An elaborate parents’ section will let them monitor children’s progress. And the portal’s recommendation engine will try to keep the young players intellectually well-rounded. For example, if a kid is whizzing through the Berenstain Bears math games, then the recommender will encourage him or her to try the Super Why! literacy exercises.
In focus groups earlier this year, parents and kids responded favorably to static slides of the material, Grimley says. Roughly two-thirds of the parents said they’d be willing to pay for it, he says.
That’s good news for a organization that isn’t accustomed to charging for its offerings.
Indeed, even some participating in the project acknowledged having mixed emotions about the fee-based model.
“We had a lot of discussion about whether it was conflict with our mission,” says Cathy Droz, director of special projects at Family Communications, producer of Mister Rogers’ Neighborhood.
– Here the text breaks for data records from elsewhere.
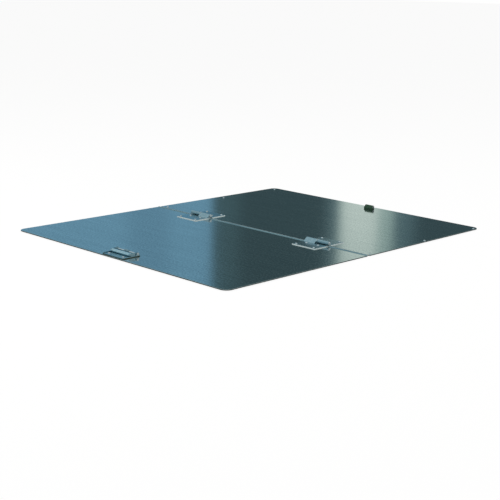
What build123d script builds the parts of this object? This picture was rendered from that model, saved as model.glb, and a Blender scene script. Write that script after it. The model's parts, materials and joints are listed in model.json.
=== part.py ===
"""Two-leaf deck hatch cover of satin steel sheet, folding back on two surface hinges.

Frame: +X along the seam between the leaves, +Y from the lifting leaf towards the fixed leaf,
+Z up.  The origin is the middle of the underside, on the deck.  All sizes are millimetres.
"""
from build123d import *
import os

os.makedirs("parts", exist_ok=True)

# ---------------------------------------------------------------- driving dimensions
# leaves
COVER_WIDTH = 1000.0  # along the seam
COVER_DEPTH = 1266.0  # across both leaves
SEAM_GAP = 8.0
SHEET = 3.0
CORNER_RADIUS = 24.0
SEAM_CORNER_RADIUS = 2.0
SHEET_EDGE_BREAK = 0.5
SEAM_LIP_RADIUS = 2.0  # half-round strip on the lifting leaf, flush with its seam edge
SEAM_LIP_GAP = 1.5  # from the strip's ends to the hinges and to the leaf's sides
HARDWARE_OFFSET = 8.0  # hinges and fixings stand this far right of the sheets' middle

# seal strips and the bar under the seam
SEAL_THICKNESS = 3.0
SEAL_WIDTH = 30.0
SEAL_INSET = 14.0
SEAL_CORNER_RADIUS = 6.0
SEAL_JOINT = 0.3
BAR_FRONT = 20.0
BAR_REAR = 24.0
BAR_END_INSET = 14.0
STRIP_TO_BAR = 0.5

# screws that hold the fixed leaf down
FIXING_SPAN = 966.0
FIXING_FIRST_ROW = 18.0  # from the seam
FIXING_LAST_INSET = 26.0  # from the far edge
FIXING_SHANK_RADIUS = 2.0
FIXING_HEAD_RADIUS = 4.0
FIXING_HEAD_HEIGHT = 2.4
FIXING_SOCKET_RADIUS = 1.45
FIXING_TIP_RECESS = 0.2

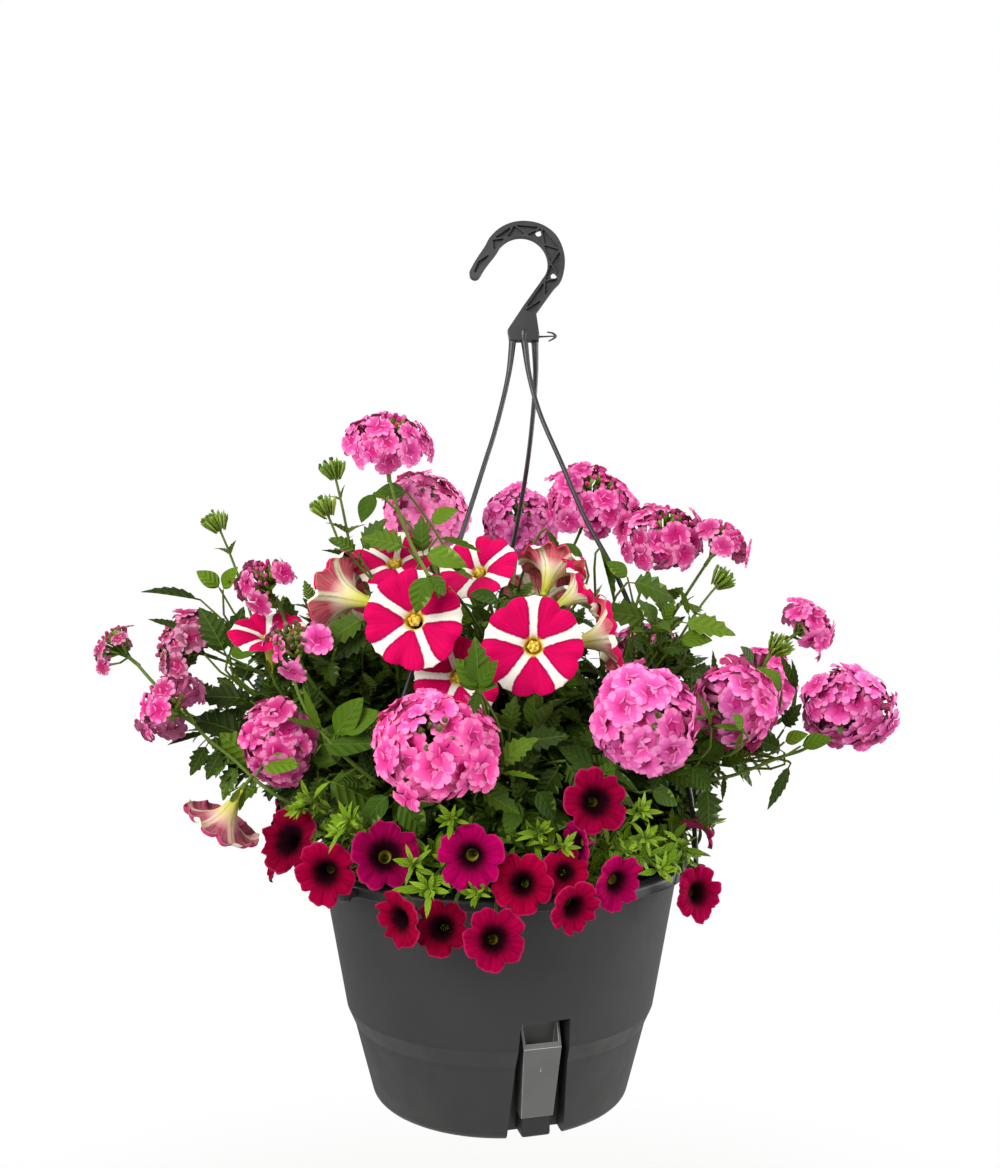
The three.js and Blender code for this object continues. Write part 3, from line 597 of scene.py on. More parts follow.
def end_tree(nodes, geometry, given):
    """Makes a tree's copies real, in the finish that it is given."""
    real = nodes.add("GeometryNodeRealizeInstances", {0: geometry})
    dressed = nodes.add("GeometryNodeSetMaterial", {"Geometry": real, "Material": given["Finish"]})
    nodes.add("NodeGroupOutput", {0: dressed})


def grown(obj, tree, values, name=None):
    """Runs a Geometry Nodes tree on an object and keeps the plain mesh that comes out."""
    modifier = obj.modifiers.new(tree.name, "NODES")
    modifier.node_group = tree
    for item in tree.interface.items_tree:
        if item.in_out == "INPUT" and item.name in values:
            modifier[item.identifier] = values[item.name]
    return plain(obj, name)


def joined(name, parts):
    """Several plain mesh objects as one."""
    with bpy.context.temp_override(active_object=parts[0], object=parts[0], selected_editable_objects=parts):
        bpy.ops.object.join()
    parts[0].name = name
    return parts[0]


crumb_inputs = [("Crumb", "Object"), ("Count per metre2", "Float"), ("Seed", "Int")]
crumb_tree, nodes, given = group_tree("crumbs_on_soil", crumb_inputs)
sockets = {"Mesh": given["Geometry"], "Density": given["Count per metre2"], "Seed": given["Seed"]}
spots = nodes.add("GeometryNodeDistributePointsOnFaces", sockets).outputs["Points"]
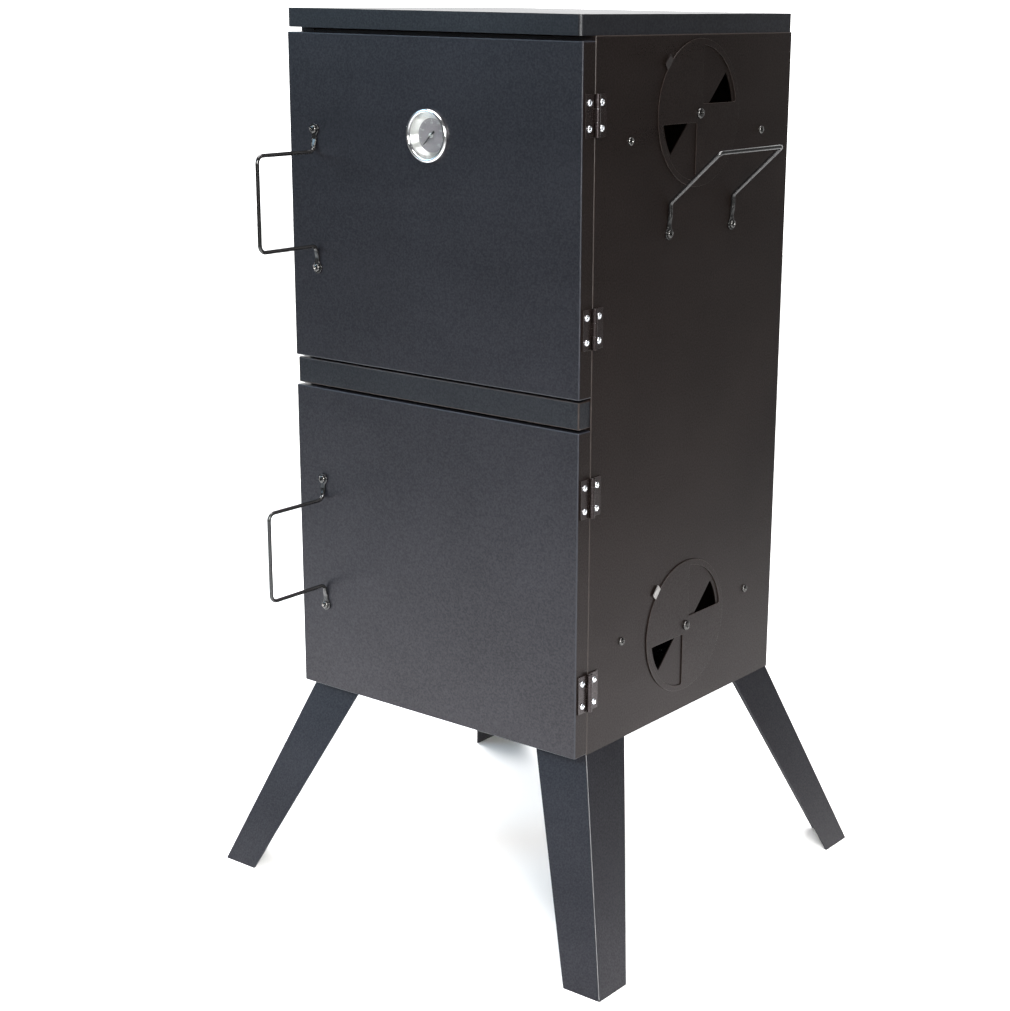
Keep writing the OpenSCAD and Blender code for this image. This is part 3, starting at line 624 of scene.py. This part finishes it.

The game based on the live-action classic is set in an animated version of the late Fred Rogers’ Neighborhood of Make-Believe.
In the end, Droz says, producers’ excitement about the project’s potential and desire to support PBS’s efforts spurred them to sign on. “Fred was very committed to PBS in all ways,” Droz says. “We recognize that it’s been difficult for PBS to get enough funding for what it wants to do.”
This is exactly why the subscription model is a good idea, according to some pubTV execs. Rather than use member dues to fund special projects designed “to get more of my viewers stuck on PBS.org,” OPB’s Bass says, PBS should experiment with different revenue strategies.
“The whole notion that we have to give away everything for free is not going to allow us to be sustainable in the long term,” he says.
In conference calls about the new game service, Grimley says, some stations voiced “legitimate concerns” about the digital divide that keeps web-based offerings out of the hands of the nearly 30 percent of the population that doesn’t have online access.
To help bridge the gap, PBS may offer the service free to local libraries, Grimley says, but that plan is still being considered.
Parents who sign up for Kids Play must download the service onto their computers. They can put it on multiple machines so different kids can play simultaneously.
The platform is a “walled garden,” Grimley says. Though the service is web-based, the young players aren’t able to leap the wall and surf the Internet.
Players scroll through the neighborhoods of the various shows and characters and pick their game and level of difficulty (you can choose from three levels for each game). All players initially start at the beginning of the games and then progress into more challenging tiers as they complete the exercises.
In tests, kids in the target 3-to-6 age range responded well to the games’ usability and their content. The 3-year-olds had no problem dragging and clicking their mice through the exercises, Grimley says, “and the sixes didn’t think it was too babyish.”
The whimsical, bright-hued games are designed to be immersive, filling the entire PC screen. When Curious George peers through his binoculars, the screen becomes a pair of eyeholes. Players then see an array of brightly colored birds and click on which ones don’t fit with the others.
An interactive version of the National Geographic Society’s Mama Mirabelle’s Home Movies lets kids create paintings with brushes shaped like animal tracks. If they decide to erase the canvas, as it were, an animated elephant washes the image away with a trunkful of water.
“Kids love that part,” Grimley said as he demonstrated the games last week.
For the Mister Rogers game, the Boston-based software developer Fablevision reimagined the show’s Neighborhood of Make Believe as an interactive, navigable world where kids can step inside King Friday’s castle and other Rogers hangouts.
“Fred always wanted to have the puppets come alive and have feet and walk around,” Droz says. “He used to love to say the Neighborhood of Make-Believe is a place where anything can happen.”
That’s tough to pull off in the studio, she says. But in a land where puppets can sprout feet, not much seems out of the question.